The children's sketch-maps were then compared to the findings of the four previous researchers, Ladd (1970), Moore (1973), Hart (1981) and Matthews (1984) for analysis of object depiction and spatial accuracy. This analysis enabled conclusions to be drawn about the continued validity of Lynch (1960) spatial typology with regard to children. The data from this study suggests much previous research has seriously underestimated children’s survey, sequential and environmental knowledge as it has relied upon post-factum adult interpretation of children’s maps. This study illustrates Hart’s (1981) assertion that interaction with children is essential to ensure accurate understanding of meaning, and it proposes a new method of classifying children’s artefact maps.

"From data to action to documenting – working towards high-quality services!"

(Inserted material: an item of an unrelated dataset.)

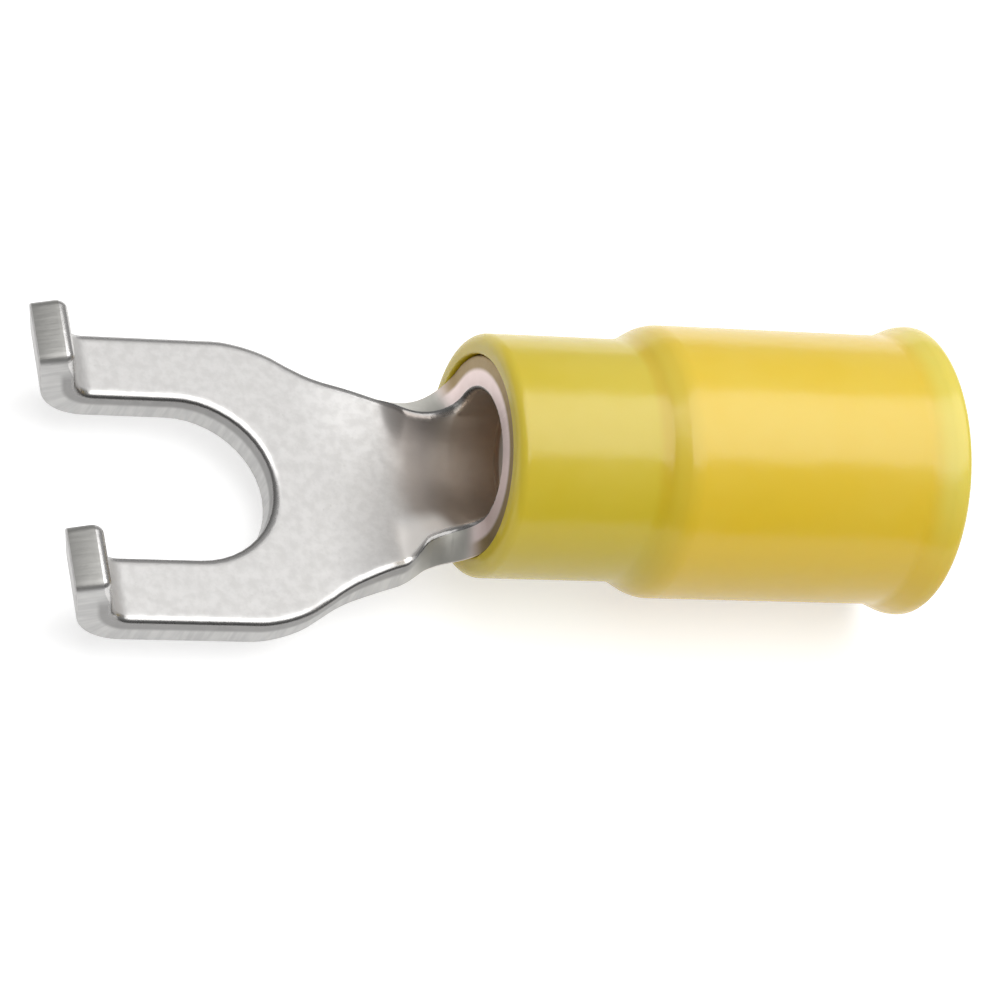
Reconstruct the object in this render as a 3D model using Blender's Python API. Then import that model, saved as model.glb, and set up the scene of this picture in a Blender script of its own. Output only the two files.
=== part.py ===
"""Insulated fork terminal: a stamped metal fork with turned-up tips and a rolled barrel, in a stepped sleeve.

The metal is one piece, made here as the press makes it. A flat blank is cut and its upper edges are rolled
down by the punch. Then the tips are turned up, and the neck and the barrel are rolled round the wire's axis,
where the barrel's two edges meet in a brazed seam.

The blank lies with X along the wire, from the tips to the wire entry, and X = 0 at the stud's centre.
Sizes are in millimetres and angles in degrees. The finished part stands with the bottom centre of its
bounding box at the origin.
"""

import math

import bmesh
import bpy

MM = 0.001

overall_length = 25.80

# The stock and its edges
stock_thickness = 1.02
edge_roll_width = 0.27
edge_roll_depth = 0.13

# The fork, for a 5 mm class stud
slot_width = 5.0
prong_width = 2.03
prong_reach = 2.34
tip_bend_radius = 0.70
tip_angle = 71.0
tip_rise = 1.56
tip_corner_radius = 0.28
tip_roll_depth = 0.33

# The shoulders, and the neck that narrows in two tapers towards the barrel
shoulder_reach = 2.40
shoulder_radius = 3.4
taper_length = 1.85
neck_width = 6.71
neck_radius = 3.0
neck_length = 3.61
throat_width = 4.18

# How the neck is dished and then rolled up to the barrel, where 1 is the barrel's own curvature
forming_length = 2.01
forming_ease = 0.2
trough_length = 2.45
trough_share = 0.18

# The barrel
barrel_bore = 3.56
barrel_length = 5.3
barrel_edge_chamfer = 0.36
notch_radius = 0.95
serration_count = 3
serration_pitch = 1.15
serration_width = 0.34
serration_depth = 0.12

# The sleeve
sleeve_clearance = 0.10
sleeve_wall = 0.50
sleeve_front_length = 4.40
step_length = 0.80
step_height = 0.44
step_radius = 1.0
bead_height = 0.28
bead_length = 0.38
bead_rise = 0.70
bead_corner_radius = 0.18
shoulder_gap = 0.15
funnel_length = 0.9
lip_radius = 0.35
lip_lead = 0.10
entry_chamfer = 0.30

# Facets
barrel_facets = 40
sleeve_facets = 64
slot_facets = 28
bend_facets = 9
trough_facets = 4
forming_facets = 12
degrees_per_facet = 9.0

# What follows from the sizes
slot_radius = slot_width / 2
fork_half = slot_radius + prong_width
neck_half = neck_width / 2
throat_half = throat_width / 2
neck_reach = shoulder_reach + taper_length
barrel_reach = neck_reach + neck_length
forming_start = barrel_reach - forming_length
trough_start = forming_start - trough_length
bore_radius = barrel_bore / 2
barrel_radius = bore_radius + stock_thickness
roll_radius = bore_radius + stock_thickness / 2
blank_half = math.pi * roll_radius
barrel_end = barrel_reach + barrel_length
tip_bend_middle = tip_bend_radius + stock_thickness / 2
tip_turn = math.radians(tip_angle)
blank_tip = -prong_reach - tip_bend_middle * tip_turn - tip_rise
middle_height = -roll_radius
front_bore = barrel_radius + sleeve_clearance
front_radius = front_bore + sleeve_wall
grip_radius = front_radius + step_height
grip_bore = grip_radius - sleeve_wall
bead_radius = grip_radius + bead_height
tip_corner_x = (-prong_reach - (tip_bend_radius + stock_thickness) * math.sin(tip_turn)
                - tip_rise * math.cos(tip_turn))
sleeve_start = barrel_reach - lip_lead
sleeve_end = tip_corner_x + overall_length
centre_x = tip_corner_x + overall_length / 2
axis_height = bead_radius

SAME_POINT = 0.003
ROUND_PROFILE = 0.5


def rounded(corners):
    """The outline through the corners (x, y, radius), each corner turned into an arc of its own radius."""
    points = []
    for index, (x, y, radius) in enumerate(corners):
        if radius == 0 or index in (0, len(corners) - 1):
            points.append((x, y))
            continue
        before_x, before_y, _ = corners[index - 1]
        after_x, after_y, _ = corners[index + 1]
        length_in = math.hypot(x - before_x, y - before_y)
        length_out = math.hypot(after_x - x, after_y - y)
        in_x, in_y = (x - before_x) / length_in, (y - before_y) / length_in
        out_x, out_y = (after_x - x) / length_out, (after_y - y) / length_out
        turn = math.atan2(in_x * out_y - in_y * out_x, in_x * out_x + in_y * out_y)
        longest = 0.48 * min(length_in, length_out)
        cut = min(radius * math.tan(abs(turn) / 2), longest)
        radius = cut / math.tan(abs(turn) / 2)
        side = math.copysign(1.0, turn)
        centre = (x - cut * in_x - side * radius * in_y, y - cut * in_y + side * radius * in_x)
        steps = max(2, round(math.degrees(abs(turn)) / degrees_per_facet))
        start = math.atan2(-side * in_x, side * in_y)
        for step in range(steps + 1):
            angle = start + turn * step / steps
            points.append((centre[0] + radius * math.cos(angle), centre[1] + radius * math.sin(angle)))
    return points


def half_outline():
    """One side of the blank's outline, from the slot's round end by the tip and the neck to the barrel's end."""
    points = []
    for step in range(slot_facets // 2 + 1):
        angle = math.pi / 2 * step / (slot_facets // 2)
        points.append((slot_radius * math.cos(angle), slot_radius * math.sin(angle)))
    points += rounded([
        (0, slot_radius, 0),
        (blank_tip, slot_radius, tip_corner_radius),
        (blank_tip, fork_half, tip_corner_radius),
        (shoulder_reach, fork_half, shoulder_radius),
        (neck_reach, neck_half, neck_radius),
        (barrel_reach, throat_half, notch_radius),
        (barrel_reach, blank_half, 0),
    ])[1:]
    points += [(barrel_end, blank_half), (barrel_end, 0)]
    return points


def on_seam(vert):
    return abs(abs(vert.co.y) - blank_half) < SAME_POINT


def cut_blank(bm):
    """The flat blank, its upper face at height 0, with the punch's rolled edge all round but at the seam.

    At the tips' ends the roll is deeper.
    """
    half = half_outline()
    outline = half + [(x, -y) for x, y in reversed(half[1:-1])]
    face = bm.faces.new([bm.verts.new((x, y, -stock_thickness)) for x, y in outline])
    lifted = bmesh.ops.extrude_face_region(bm, geom=[face])
    risen = [item for item in lifted["geom"] if isinstance(item, bmesh.types.BMVert)]
    bmesh.ops.translate(bm, verts=risen, vec=(0, 0, stock_thickness))
    bmesh.ops.recalc_face_normals(bm, faces=bm.faces)
    upper = [edge for edge in bm.edges
             if all(vert.co.z > -SAME_POINT for vert in edge.verts) and not all(map(on_seam, edge.verts))]
    bmesh.ops.bevel(bm, geom=upper, offset=edge_roll_width, offset_type="OFFSET", segments=3, profile=ROUND_PROFILE,
                    affect="EDGES", clamp_overlap=False, material=-1)
    split(bm, (blank_tip + 1.5 * edge_roll_width, 0, 0), (1, 0, 0))
    for vert in bm.verts:
        if vert.co.z > -edge_roll_width - SAME_POINT:
            at_tip = vert.co.x < blank_tip + edge_roll_width + SAME_POINT
            vert.co.z *= (tip_roll_depth if at_tip else edge_roll_depth) / edge_roll_width


def chamfer_barrel_ends(bm):
    """The barrel's two outer rims, broken so that the sleeve slides over them."""
    rims = []
    for edge in bm.edges:
        low = all(vert.co.z < -stock_thickness + SAME_POINT for vert in edge.verts)
        front = all(abs(vert.co.x - barrel_reach) < SAME_POINT for vert in edge.verts)
        back = all(abs(vert.co.x - barrel_end) < SAME_POINT for vert in edge.verts)
        if low and (front or back):
            rims.append(edge)
    bmesh.ops.bevel(bm, geom=rims, offset=barrel_edge_chamfer, offset_type="OFFSET", segments=2, profile=ROUND_PROFILE,
                    affect="EDGES", clamp_overlap=False, material=-1)


def split(bm, place, direction, beyond=None):
    """Splits the faces along a plane, so that they can bend there."""
    faces = [face for face in bm.faces if beyond is None or face.calc_center_bounds().x > beyond]
    parts = set(faces)
    for face in faces:
        parts.update(face.edges)
        parts.update(face.verts)
    bmesh.ops.bisect_plane(bm, geom=list(parts), dist=SAME_POINT, plane_co=place, plane_no=direction)


def split_for_forming(bm):
    for step in range(bend_facets + 1):
        bent = tip_bend_middle * tip_turn * step / bend_facets
        split(bm, (-prong_reach - bent, 0, 0), (1, 0, 0))
    for step in range(trough_facets):
        split(bm, (trough_start + trough_length * step / trough_facets, 0, 0), (1, 0, 0))
    for step in range(forming_facets + 1):
        split(bm, (forming_start + forming_length * step / forming_facets, 0, 0), (1, 0, 0))
    for centre in serration_places():
        for offset in (-serration_width / 2, 0, serration_width / 2):
            split(bm, (centre + offset, 0, 0), (1, 0, 0))
    for facet in range(1, barrel_facets):
        across = -blank_half + 2 * blank_half * facet / barrel_facets
        split(bm, (0, across, 0), (0, 1, 0), beyond=trough_start)
    bmesh.ops.remove_doubles(bm, verts=bm.verts, dist=SAME_POINT)


def serration_places():
    middle = barrel_reach + barrel_length / 2
    return [middle + serration_pitch * (index - (serration_count - 1) / 2) for index in range(serration_count)]


def press_serrations(bm):
    """The grooves across the barrel's inner face, which bite into the wire."""
    for vert in bm.verts:
        if vert.co.z > -SAME_POINT:
            if any(abs(vert.co.x - place) < SAME_POINT for place in serration_places()):
                vert.co.z -= serration_depth


def turn_up_tips(bm):
    """Bends the prongs' ends up about an axis across the fork."""
    centre_z = tip_bend_middle - stock_thickness / 2
    for vert in bm.verts:
        along = -prong_reach - vert.co.x
        if along <= 0:
            continue
        angle = min(along / tip_bend_middle, tip_turn)
        straight = max(0.0, along - tip_bend_middle * tip_turn)
        reach = centre_z - vert.co.z
        vert.co.x = -prong_reach - reach * math.sin(angle) - straight * math.cos(angle)
        vert.co.z = centre_z - reach * math.cos(angle) + straight * math.sin(angle)


def tightness_at(along):
    """How tightly the metal is rolled at that place: a little along the trough, then soon as far as the barrel."""
    dish = min(max((along - trough_start) / trough_length, 0.0), 1.0)
    roll = min(max((along - forming_start) / forming_length, 0.0), 1.0)
    ease = min(roll / forming_ease, 1.0)
    rolled = math.sqrt(roll) * ease * ease * (3 - 2 * ease)
    return trough_share * dish * dish * (3 - 2 * dish) + (1 - trough_share) * rolled


def roll_barrel(bm):
    """Rolls the neck and the barrel round the wire's axis, ever tighter along the neck."""
    for vert in bm.verts:
        tightness = tightness_at(vert.co.x)
        above_middle = vert.co.z + stock_thickness / 2
        if tightness < 1e-6:
            vert.co.z = middle_height + above_middle
            continue
        radius = roll_radius / tightness
        angle = vert.co.y / radius
        vert.co.y = (radius - above_middle) * math.sin(angle)
        vert.co.z = middle_height + radius - (radius - above_middle) * math.cos(angle)


def finish_object(bm, name, material, crease_angle):
    """Stands the mesh on the ground in metres and gives it its object, shading and material."""
    bmesh.ops.translate(bm, verts=bm.verts, vec=(-centre_x, 0, axis_height))
    bmesh.ops.scale(bm, verts=bm.verts, vec=(MM, MM, MM))
    mesh = bpy.data.meshes.new(name)
    bm.to_mesh(mesh)
    bm.free()
    mesh.shade_smooth()
    mesh.set_sharp_from_angle(angle=math.radians(crease_angle))
    mesh.materials.append(material)
    made = bpy.data.objects.new(name, mesh)
    bpy.context.scene.collection.objects.link(made)
    return made


def make_material(name, colour, metallic, roughness):
    material = bpy.data.materials.new(name)
    material.use_nodes = True
    shader = material.node_tree.nodes["Principled BSDF"]
    shader.inputs["Base Color"].default_value = (*colour, 1.0)
    shader.inputs["Metallic"].default_value = metallic
    shader.inputs["Roughness"].default_value = roughness
    return material


def make_fork():
    """The stamped fork, neck and barrel in one piece."""
    bm = bmesh.new()
    cut_blank(bm)
    chamfer_barrel_ends(bm)
    split_for_forming(bm)
    press_serrations(bm)
    seam_faces = [face for face in bm.faces if all(map(on_seam, face.verts))]
    bmesh.ops.delete(bm, geom=seam_faces, context="FACES_ONLY")
    turn_up_tips(bm)
    roll_barrel(bm)
    bmesh.ops.remove_doubles(bm, verts=bm.verts, dist=SAME_POINT)
    bmesh.ops.recalc_face_normals(bm, faces=bm.faces)
    plated = make_material("tin_plated_copper", (0.72, 0.71, 0.69), 1.0, 0.32)
    return finish_object(bm, "fork_and_barrel", plated, 28)


def sleeve_profile():
    """The sleeve's section as (x, radius), from the front lip back along the outside and home by the bore."""
    step_start = sleeve_start + sleeve_front_length
    bead_start = sleeve_end - bead_length
    bore_end = barrel_end + shoulder_gap
    outside = rounded([
        (sleeve_start, front_bore, 0),
        (sleeve_start, front_radius, lip_radius),
        (step_start, front_radius, step_radius),
        (step_start + step_length, grip_radius, step_radius),
        (bead_start - bead_rise, grip_radius, bead_rise),
        (bead_start, bead_radius, bead_rise),
        (sleeve_end, bead_radius, bead_corner_radius),
        (sleeve_end, grip_bore + entry_chamfer, 0),
    ])
    inside = [
        (sleeve_end - entry_chamfer, grip_bore),
        (bore_end + funnel_length, grip_bore),
        (bore_end, front_bore),
    ]
    return outside + inside


def make_sleeve():
    """The moulded sleeve, turned round the wire's axis."""
    bm = bmesh.new()
    verts = [bm.verts.new((x, 0, radius)) for x, radius in sleeve_profile()]
    edges = [bm.edges.new((verts[index - 1], verts[index])) for index in range(len(verts))]
    bmesh.ops.spin(bm, geom=verts + edges, cent=(0, 0, 0), axis=(1, 0, 0), angle=2 * math.pi,
                   steps=sleeve_facets, use_merge=True)
    bmesh.ops.recalc_face_normals(bm, faces=bm.faces)
    vinyl = make_material("yellow_vinyl", (0.80, 0.60, 0.08), 0.0, 0.38)
    return finish_object(bm, "vinyl_sleeve", vinyl, 35)


def main():
    for old in list(bpy.data.objects):
        bpy.data.objects.remove(old, do_unlink=True)
    make_fork()
    make_sleeve()


main()
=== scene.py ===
"""The looks of an insulated fork terminal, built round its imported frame.

Two pieces stand for the frame's two solids: the stamped and plated fork with its rolled barrel, and the vinyl
sleeve. The fork is made as the press makes it. A flat blank is cut, its edges are dressed, and then the tips
are turned up and the neck and barrel are rolled. Sizes are in millimetres until a piece is finished. The
blank's X = 0 is the stud's centre, and its upper face is at height 0.
"""

import math

import bmesh
import bpy
from mathutils import Euler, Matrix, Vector


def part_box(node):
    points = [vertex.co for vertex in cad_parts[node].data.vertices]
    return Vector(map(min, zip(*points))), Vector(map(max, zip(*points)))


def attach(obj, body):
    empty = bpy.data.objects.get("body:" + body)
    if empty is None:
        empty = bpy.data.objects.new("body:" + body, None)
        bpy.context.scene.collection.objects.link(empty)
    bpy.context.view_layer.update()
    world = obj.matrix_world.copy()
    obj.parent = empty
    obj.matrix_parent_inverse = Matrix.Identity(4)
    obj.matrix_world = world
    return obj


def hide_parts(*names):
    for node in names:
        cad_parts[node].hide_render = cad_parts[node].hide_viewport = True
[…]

by Vicky Cauwels from Artevelde University of Applied Sciences in Ghent

Wednesday 06/06 13h30-15h30

This presentation is a sample workshop that is based on in-service training within a community of learning (5 days) offered by the Flemish Federation for Cities, Municipalities and Public-centers (VVSG) for their affiliated childcare centers. This course is organized by Artevelde University of Applied Sciences (Bachelor of Early Childhood Education) and Cego (Research Centre for Experiential Education – KU Leuven). The purpose of this session is to work together towards high-quality services in early childhood education and care (ECEC) in a sustainable way. This course supports the use of a self-evaluation tool and offers a course of action, based on the 6D-model, to work towards quality in ECEC organizations in a sustainable way.
The session provides guidance to participants in two different ways: to experience process aspects of working towards quality within the training meetings itself; and to shape and develop the same process in their own organization.